'Winterfest' may make new fans
Accessible and impressive dance pulls you in.
YOUNGSTOWN -- Jeffrey Graham Hughes, artistic director of the Ohio Ballet, says he is confident that everyone who attends the performance of "Winterfest" on Jan. 29, the company's third appearance at Powers Auditorium, will come to like ballet.
"This is a must see," says Hughes. "Everyone who comes to this ballet with an open heart and mind will understand it."
Hughes points out that ballet is not for the elite, and especially wants men to come and experience it, because it is so athletic. Hughes stresses that he is just a regular guy. "I'm an artist and a dancer, but I also played league sports. I watch football on weekends." And if you don't think ballet requires physical stamina, just check out the thighs on these guys, and the ease with which they lift the ladies to their shoulders.
Hughes also says that attending ballet is an opportunity to relax and luxuriate in the rich experience of the entire evening.
"Ballet is a way for people to experience music visually," says Hughes. "The dancers physically sing with their bodies in motion. The costumes and theater are beautiful. And when you watch a real professional dance company, you see what humans are capable of doing. The audience participates in the performance, which celebrates the best of what we are."
"Winterfest" is three ballets, each choreographed by a different artist.
The first, "Raymonda Variations," the wedding scene from the original ballet entitled "Raymonda," features music by Alexander Glazounov, which premiered in 1898.
Hughes describes it as "classical ballet in its most refined and athletic, what people think of as ballet." The ladies will be wearing tutus, typical of that period. "This is not a complicated ballet, and is very accessible," says Hughes. "It doesn't so much tell a story as depict a celebration, and the beauty is in the music, the costumes, and the movements." Cynthia Gregory, renowned dancer and choreographer, choreographed this version.
"Lost and Found," choreographed by Lynn Taylor-Corbett, is a tribute to the 9/11 tragedy and what occurred after the collapse of the towers. She writes, "In crisis, there is comfort in reaching out to others who have shared the same experience. Even strangers, who have never met, cluster together for solace. Inspired by the images in the days following September 11th, this work is devoted to the enduring human spirit and dedicated to the memory of Patricia Colodner."
Hughes says, "Everyone will have their own interpretation of this ballet. My interpretation is that there is one person who represents death, who leaves the stage at the end. The dancers are dressed in simple clothes and look like ordinary people. There is a sense of people looking in the distance where the towers stood. This ballet is emotional, heartfelt, dramatic, yet not acting. The movement creates the emotion. If you go in with an open mind and spirit, you will get it." The music is selections from Robert Schumann's Symphonic Etudes.
The final, "Rapturous Hearts," is choreographed by Hughes.

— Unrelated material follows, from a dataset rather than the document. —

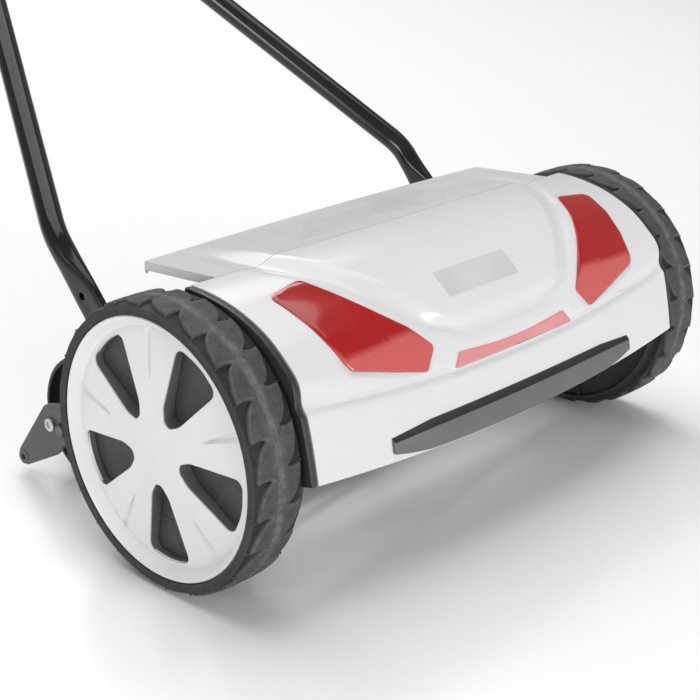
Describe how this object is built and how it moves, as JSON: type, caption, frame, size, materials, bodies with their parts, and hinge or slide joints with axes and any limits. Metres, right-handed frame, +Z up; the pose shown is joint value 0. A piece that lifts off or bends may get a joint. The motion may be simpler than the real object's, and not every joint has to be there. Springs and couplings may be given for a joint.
{
  "type": "reel mower",
  "caption": "Push reel mower: two wheels gear-drive a helical blade reel under a moulded hood, with a rear roller and a folding loop handle.",
  "frame": {"origin": "on the ground, at the middle of the bounding box", "axes": "+Z up, -Y towards the mower's front, +X to the right seen from behind the front face (its left wheel is at -X)"},
  "size_m": [0.534, 1.0844, 0.9907],
  "materials": {
    "white_shell": "glossy moulded",
    "wheel_cover": "satin moulded",
    "black_plastic": "satin moulded",
    "grey_plastic": "fine grain",
    "bumper_plastic": "fine grain",
    "tyre_rubber": "matt",
    "red_lens": "glossy translucent",
    "centre_lens": "glossy translucent",
    "handle_tube": "gloss black powder coat",
    "steel": "zinc plated",
    "dark_steel": "dark coated",
    "bronze": "sintered",
    "foam": "closed-cell foam"
  },
  "bodies": {
    "chassis": {"hood": "white_shell", "red_lens_left": "red_lens", "red_lens_right": "red_lens", "centre_lens": "centre_lens", "front_bumper": "bumper_plastic", "rear_deflector": "white_shell", "tie_rod": "dark_steel", "bed_knife": "steel", "bed_knife_carrier": "dark_steel", "side_plate_left": "black_plastic", "shaft_bearing_left": "steel", "stub_axle_left": "steel", "retaining_ring_left": "dark_steel", "knife_screw_left": "steel", "handle_bolt_left": "steel", "arm_screw_left": "steel", "side_plate_right": "black_plastic", "shaft_bearing_right": "steel", "stub_axle_right": "steel", "retaining_ring_right": "dark_steel", "knife_screw_right": "steel", "handle_bolt_right": "steel", "arm_screw_right": "steel"},
    "left_wheel": {"tyre_left": "tyre_rubber", "rim_left": "black_plastic", "wheel_cover_left": "wheel_cover", "ring_gear_left": "grey_plastic", "hub_bush_left": "bronze"},
    "right_wheel": {"tyre_right": "tyre_rubber", "rim_right": "black_plastic", "wheel_cover_right": "wheel_cover", "ring_gear_right": "grey_plastic", "hub_bush_right": "bronze"},
    "reel": {"reel_shaft": "steel", "reel_spider_left": "dark_steel", "reel_spider_middle": "dark_steel", "reel_spider_right": "dark_steel", "reel_blade_1": "steel", "reel_blade_2": "steel", "reel_blade_3": "steel", "reel_blade_4": "steel", "reel_blade_5": "steel", "ratchet_pawl_left": "steel", "ratchet_pawl_right": "steel", "pinion_left": "dark_steel"},
    "right_pinion": {"pinion_right": "dark_steel"},
    "roller_carriage": {"roller_bracket_left": "grey_plastic", "roller_bracket_right": "grey_plastic", "bracket_screw_left": "steel", "bracket_screw_right": "steel", "roller_axle": "steel"},
    "rear_roller": {"rear_roller": "black_plastic"},
    "lower_handle": {"handle_tube_left": "handle_tube", "handle_tube_right": "handle_tube", "fold_bolt_left": "steel", "fold_bolt_right": "steel"},
    "upper_handle": {"handle_loop": "handle_tube", "foam_grip": "foam"},
    "left_knob": {"fold_knob_left": "black_plastic"},
    "right_knob": {"fold_knob_right": "black_plastic"}
  },
  "joints": [
    {"name": "left_wheel_spin", "type": "hinge", "parent": "chassis", "child": "left_wheel", "pos_m": [-0.2451, -0.4111, 0.11], "axis": [1, 0, 0], "continuous": true},
    {"name": "right_wheel_spin", "type": "hinge", "parent": "chassis", "child": "right_wheel", "pos_m": [0.2451, -0.4111, 0.11], "axis": [1, 0, 0], "continuous": true},
    {"name": "reel_spin", "type": "hinge", "parent": "chassis", "child": "reel", "pos_m": [0, -0.39113, 0.08005], "axis": [1, 0, 0], "continuous": true},
    {"name": "right_pinion_spin", "type": "hinge", "parent": "chassis", "child": "right_pinion", "pos_m": [0.2325, -0.39113, 0.08005], "axis": [1, 0, 0], "continuous": true},
    {"name": "roller_height", "type": "hinge", "parent": "chassis", "child": "roller_carriage", "pos_m": [0, -0.3411, 0.055], "axis": [1, 0, 0], "range_deg": [-7, 5]},
    {"name": "roller_spin", "type": "hinge", "parent": "roller_carriage", "child": "rear_roller", "pos_m": [0, -0.2311, 0.055], "axis": [1, 0, 0], "continuous": true},
    {"name": "handle_tilt", "type": "hinge", "parent": "chassis", "child": "lower_handle", "pos_m": [0, -0.3261, 0.102], "axis": [1, 0, 0], "range_deg": [-15, 45]},
    {"name": "handle_fold", "type": "hinge", "parent": "lower_handle", "child": "upper_handle", "pos_m": [0, 0.19264, 0.60414], "axis": [1, 0, 0], "range_deg": [0, 150]},
    {"name": "left_knob_turn", "type": "hinge", "parent": "lower_handle", "child": "left_knob", "pos_m": [-0.14, 0.19264, 0.60414], "axis": [1, 0, 0], "continuous": true},
    {"name": "right_knob_turn", "type": "hinge", "parent": "lower_handle", "child": "right_knob", "pos_m": [0.14, 0.19264, 0.60414], "axis": [1, 0, 0], "continuous": true}
  ],
  "couplings": [
    {"joint": "reel_spin", "follows": "left_wheel_spin", "ratio": 4},
    {"joint": "right_pinion_spin", "follows": "right_wheel_spin", "ratio": 4}
  ]
}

"I grew up in a house where we listened to live broadcasts from The Metropolitan Opera. We had this beautiful, old radio, and I remember thinking, 'what is that screeching?' Then, one day, my ear heard it differently, and opera became beautiful music."
"Rapturous Hearts" is set to music by Giacomo Puccini, selections from "Madame Butterfly," "La Boheme," and other operas. It begins with the couples lying in the shape of a heart, which then rises up. "Each couple's relationship has different dynamics," says Hughes. "They are men and women as equals dancing together in an intimate and beautiful way."
Hughes began dancing at age 6, and his professional career extended 23 years. He was principal soloist of Joffrey Ballet, London Festival Ballet, among others and has worked with companies all over the world, choreographing nearly 40 ballets. This is his sixth season with Ohio Ballet.
"Ohio Ballet is the only fully professional ballet company left in Northeast Ohio," says Hughes. "We want to be part of the Youngstown arts community, but we need support. There are many dance schools, but if we do not support professional dance, there will be no jobs for those who want to make dance their career. This is an opportunity for people to support the arts in Ohio. If we can keep Ohio Ballet going, there will always be a place for children in training to go."